**DATA FOR THIS EXERCISE:**
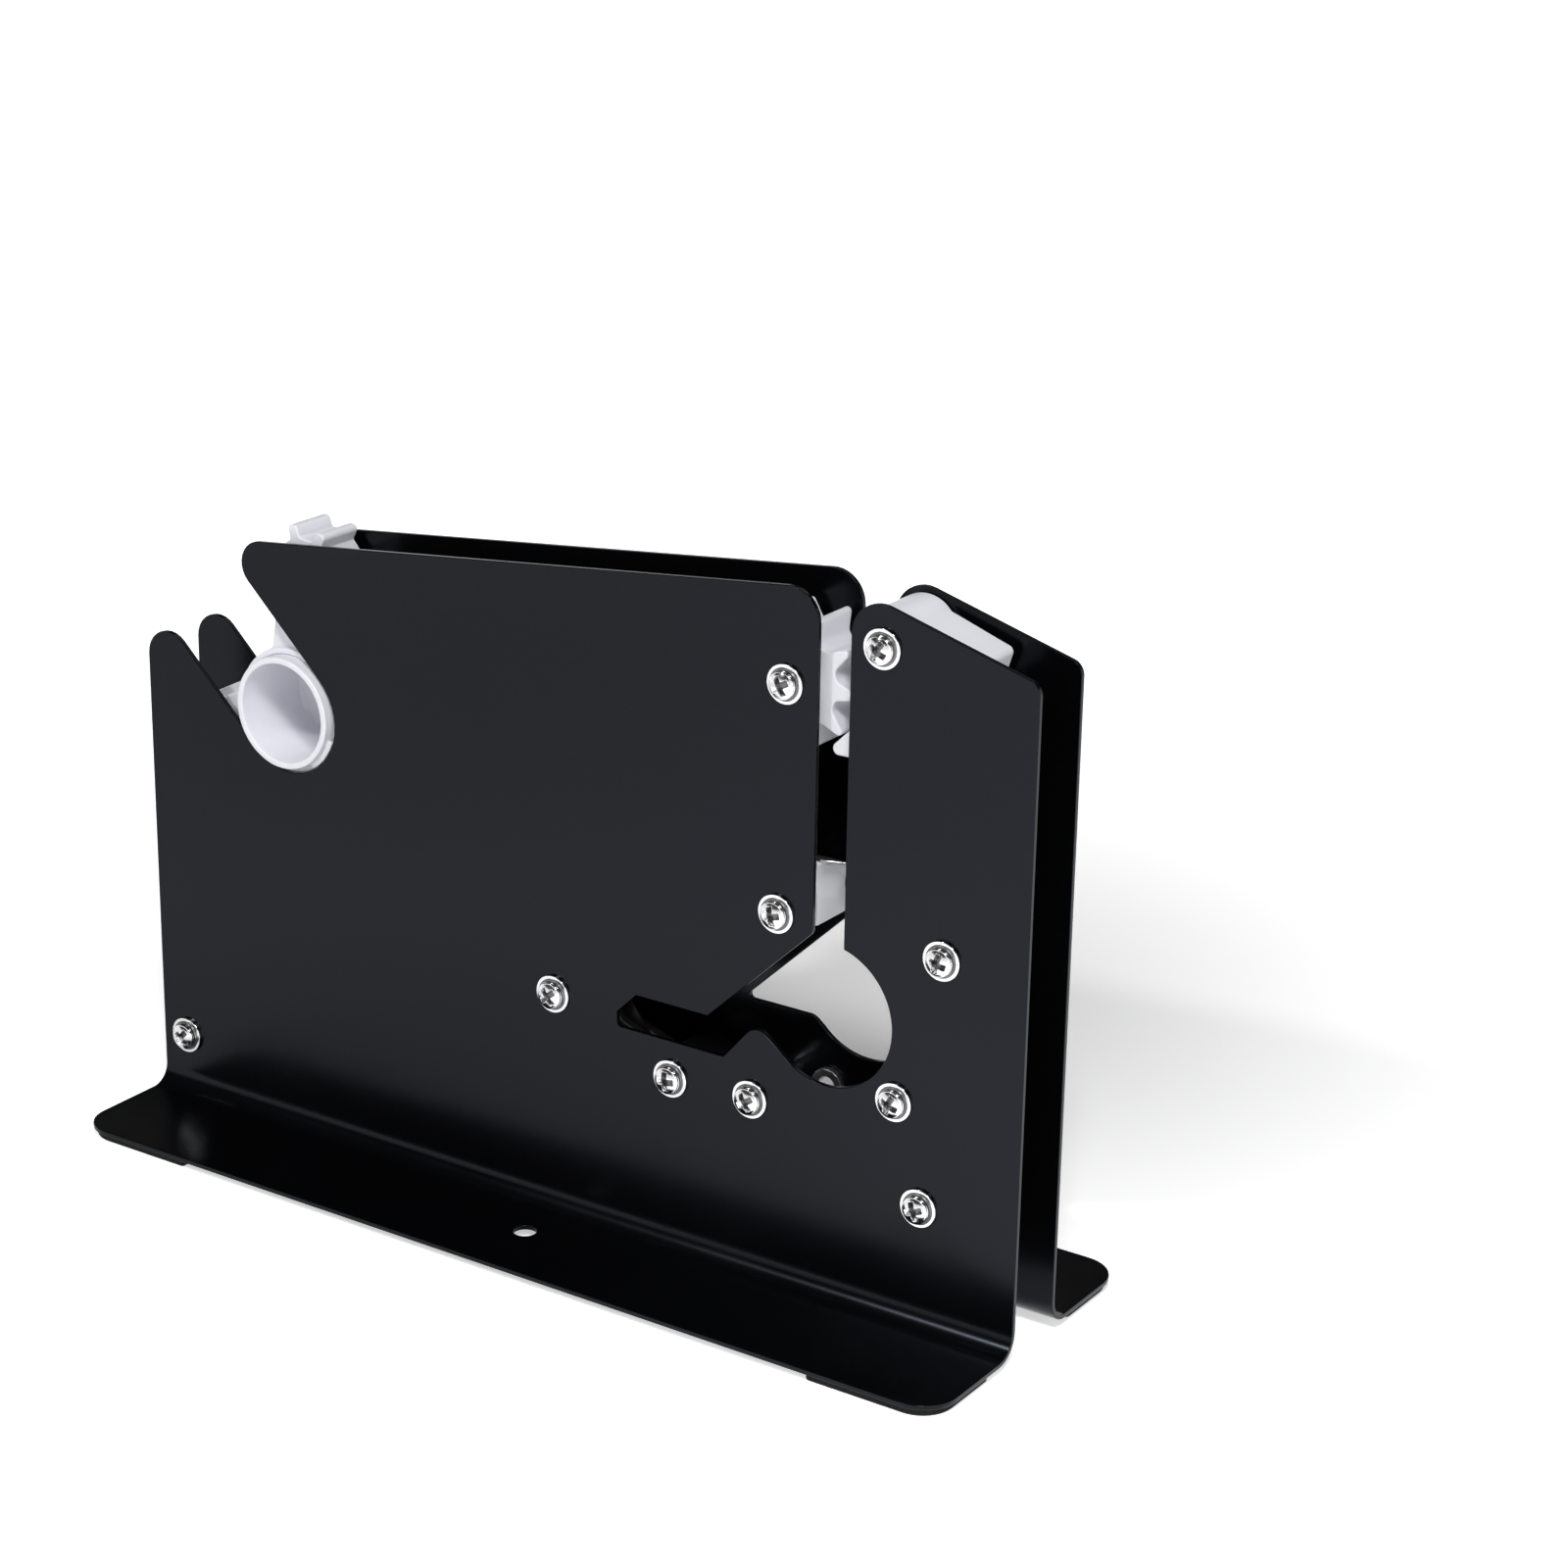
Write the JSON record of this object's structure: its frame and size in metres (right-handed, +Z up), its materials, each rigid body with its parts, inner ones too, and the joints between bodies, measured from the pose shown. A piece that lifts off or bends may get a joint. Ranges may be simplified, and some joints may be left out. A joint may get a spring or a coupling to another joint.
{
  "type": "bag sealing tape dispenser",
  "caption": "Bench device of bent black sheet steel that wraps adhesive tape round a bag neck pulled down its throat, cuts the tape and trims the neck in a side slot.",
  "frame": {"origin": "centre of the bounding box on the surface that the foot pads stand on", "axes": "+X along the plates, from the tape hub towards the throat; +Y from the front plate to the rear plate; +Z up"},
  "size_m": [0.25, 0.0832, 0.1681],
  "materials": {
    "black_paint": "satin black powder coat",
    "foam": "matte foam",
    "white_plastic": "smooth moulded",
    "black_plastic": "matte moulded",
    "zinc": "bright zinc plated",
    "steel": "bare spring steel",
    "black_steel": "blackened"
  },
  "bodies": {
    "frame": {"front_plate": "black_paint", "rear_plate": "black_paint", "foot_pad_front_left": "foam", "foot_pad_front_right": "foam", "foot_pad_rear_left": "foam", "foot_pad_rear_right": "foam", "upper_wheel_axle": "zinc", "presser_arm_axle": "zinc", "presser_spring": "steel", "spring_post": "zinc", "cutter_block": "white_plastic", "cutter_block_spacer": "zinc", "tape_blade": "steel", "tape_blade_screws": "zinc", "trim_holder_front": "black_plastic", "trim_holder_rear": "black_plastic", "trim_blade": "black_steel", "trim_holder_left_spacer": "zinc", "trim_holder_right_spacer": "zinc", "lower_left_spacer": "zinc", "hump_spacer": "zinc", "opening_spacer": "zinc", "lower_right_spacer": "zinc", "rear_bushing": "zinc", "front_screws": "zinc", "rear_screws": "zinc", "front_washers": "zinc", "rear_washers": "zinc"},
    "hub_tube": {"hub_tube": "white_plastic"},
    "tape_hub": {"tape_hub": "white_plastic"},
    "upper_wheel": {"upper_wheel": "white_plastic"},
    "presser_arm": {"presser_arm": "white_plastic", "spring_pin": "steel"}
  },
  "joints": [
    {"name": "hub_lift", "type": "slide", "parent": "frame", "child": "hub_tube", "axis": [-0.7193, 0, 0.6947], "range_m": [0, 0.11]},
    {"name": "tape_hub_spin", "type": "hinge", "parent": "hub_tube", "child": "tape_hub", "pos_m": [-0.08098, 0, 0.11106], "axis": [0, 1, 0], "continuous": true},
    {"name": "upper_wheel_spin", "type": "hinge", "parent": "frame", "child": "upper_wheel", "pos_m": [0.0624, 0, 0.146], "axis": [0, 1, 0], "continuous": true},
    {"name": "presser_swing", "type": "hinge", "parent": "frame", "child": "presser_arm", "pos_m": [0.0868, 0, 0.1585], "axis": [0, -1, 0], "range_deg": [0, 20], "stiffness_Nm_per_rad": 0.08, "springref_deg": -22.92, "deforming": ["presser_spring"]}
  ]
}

...

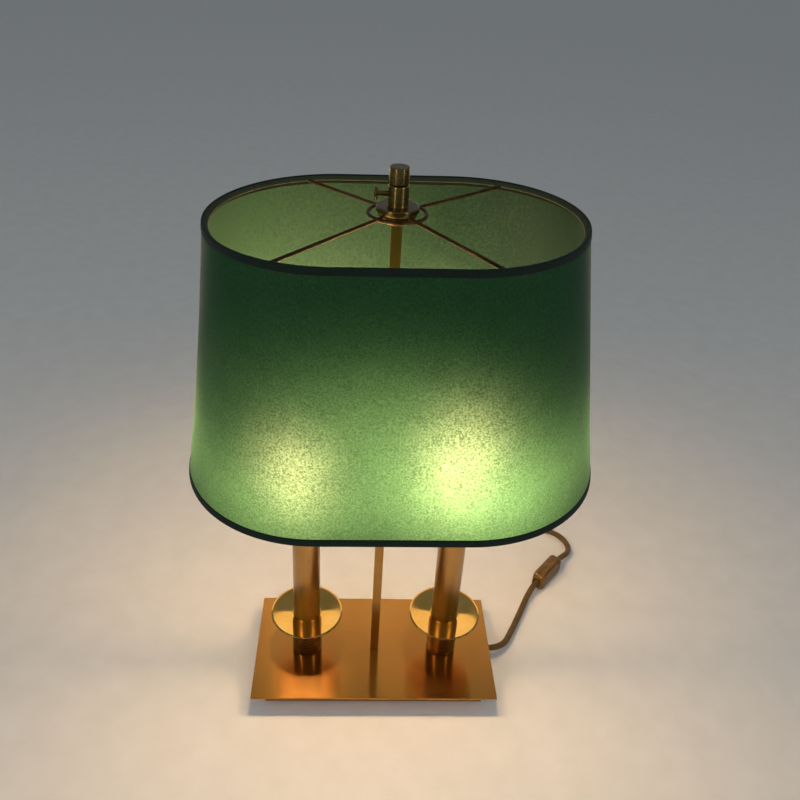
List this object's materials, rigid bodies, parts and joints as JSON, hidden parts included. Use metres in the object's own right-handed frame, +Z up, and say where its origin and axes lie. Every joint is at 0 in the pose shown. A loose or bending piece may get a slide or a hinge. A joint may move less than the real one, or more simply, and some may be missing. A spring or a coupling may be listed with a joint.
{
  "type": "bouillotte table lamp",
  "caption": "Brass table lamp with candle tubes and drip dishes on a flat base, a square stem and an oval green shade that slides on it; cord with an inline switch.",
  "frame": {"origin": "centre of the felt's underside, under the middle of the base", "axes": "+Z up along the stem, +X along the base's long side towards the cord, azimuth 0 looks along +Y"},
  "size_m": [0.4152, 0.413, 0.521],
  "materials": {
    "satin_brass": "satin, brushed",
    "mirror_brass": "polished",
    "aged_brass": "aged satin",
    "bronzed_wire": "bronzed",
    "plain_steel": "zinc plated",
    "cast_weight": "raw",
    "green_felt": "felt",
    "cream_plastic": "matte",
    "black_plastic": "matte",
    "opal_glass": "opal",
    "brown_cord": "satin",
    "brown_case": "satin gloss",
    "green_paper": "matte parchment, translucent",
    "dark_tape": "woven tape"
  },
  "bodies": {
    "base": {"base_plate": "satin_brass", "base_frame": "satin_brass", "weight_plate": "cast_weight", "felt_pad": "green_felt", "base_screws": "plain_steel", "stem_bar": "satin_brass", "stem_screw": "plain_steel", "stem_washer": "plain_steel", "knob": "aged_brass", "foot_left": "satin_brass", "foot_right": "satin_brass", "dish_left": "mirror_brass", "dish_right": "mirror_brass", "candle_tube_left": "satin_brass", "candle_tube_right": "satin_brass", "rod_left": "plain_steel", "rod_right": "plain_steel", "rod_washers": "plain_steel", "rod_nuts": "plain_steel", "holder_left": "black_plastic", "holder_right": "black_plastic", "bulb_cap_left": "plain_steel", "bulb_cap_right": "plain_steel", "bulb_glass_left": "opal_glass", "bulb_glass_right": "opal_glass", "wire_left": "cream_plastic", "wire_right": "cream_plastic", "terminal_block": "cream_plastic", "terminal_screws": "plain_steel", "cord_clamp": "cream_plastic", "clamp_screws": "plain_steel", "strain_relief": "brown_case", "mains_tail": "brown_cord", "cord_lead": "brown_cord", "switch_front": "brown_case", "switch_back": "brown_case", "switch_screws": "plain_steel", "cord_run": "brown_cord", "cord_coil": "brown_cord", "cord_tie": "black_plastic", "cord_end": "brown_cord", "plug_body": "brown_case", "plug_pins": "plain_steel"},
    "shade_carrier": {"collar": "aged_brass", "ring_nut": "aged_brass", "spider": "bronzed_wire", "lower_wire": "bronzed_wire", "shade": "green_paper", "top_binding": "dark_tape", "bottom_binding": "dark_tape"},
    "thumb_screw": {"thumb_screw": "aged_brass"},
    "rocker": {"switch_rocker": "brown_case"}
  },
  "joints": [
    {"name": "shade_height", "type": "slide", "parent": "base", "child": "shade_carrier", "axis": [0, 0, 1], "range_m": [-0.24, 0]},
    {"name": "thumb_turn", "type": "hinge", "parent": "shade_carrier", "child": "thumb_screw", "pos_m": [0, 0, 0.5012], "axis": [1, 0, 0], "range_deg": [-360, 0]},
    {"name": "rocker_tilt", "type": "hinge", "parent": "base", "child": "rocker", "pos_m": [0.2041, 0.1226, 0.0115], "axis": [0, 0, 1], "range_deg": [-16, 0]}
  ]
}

**EXERCISE BRIEF:** Using the listing above, locate the lines that hold "rigid" and copy each one.

**THE RESPONSE:**
Write the JSON record of this object's structure: its frame and size in metres (right-handed, +Z up), its materials, each rigid body with its parts, inner ones too, and the joints between bodies, measured from the pose shown. A piece that lifts off or bends may get a joint. Ranges may be simplified, and some joints may be left out. A joint may get a spring or a coupling to another joint.
List this object's materials, rigid bodies, parts and joints as JSON, hidden parts included. Use metres in the object's own right-handed frame, +Z up, and say where its origin and axes lie. Every joint is at 0 in the pose shown. A loose or bending piece may get a slide or a hinge. A joint may move less than the real one, or more simply, and some may be missing. A spring or a coupling may be listed with a joint.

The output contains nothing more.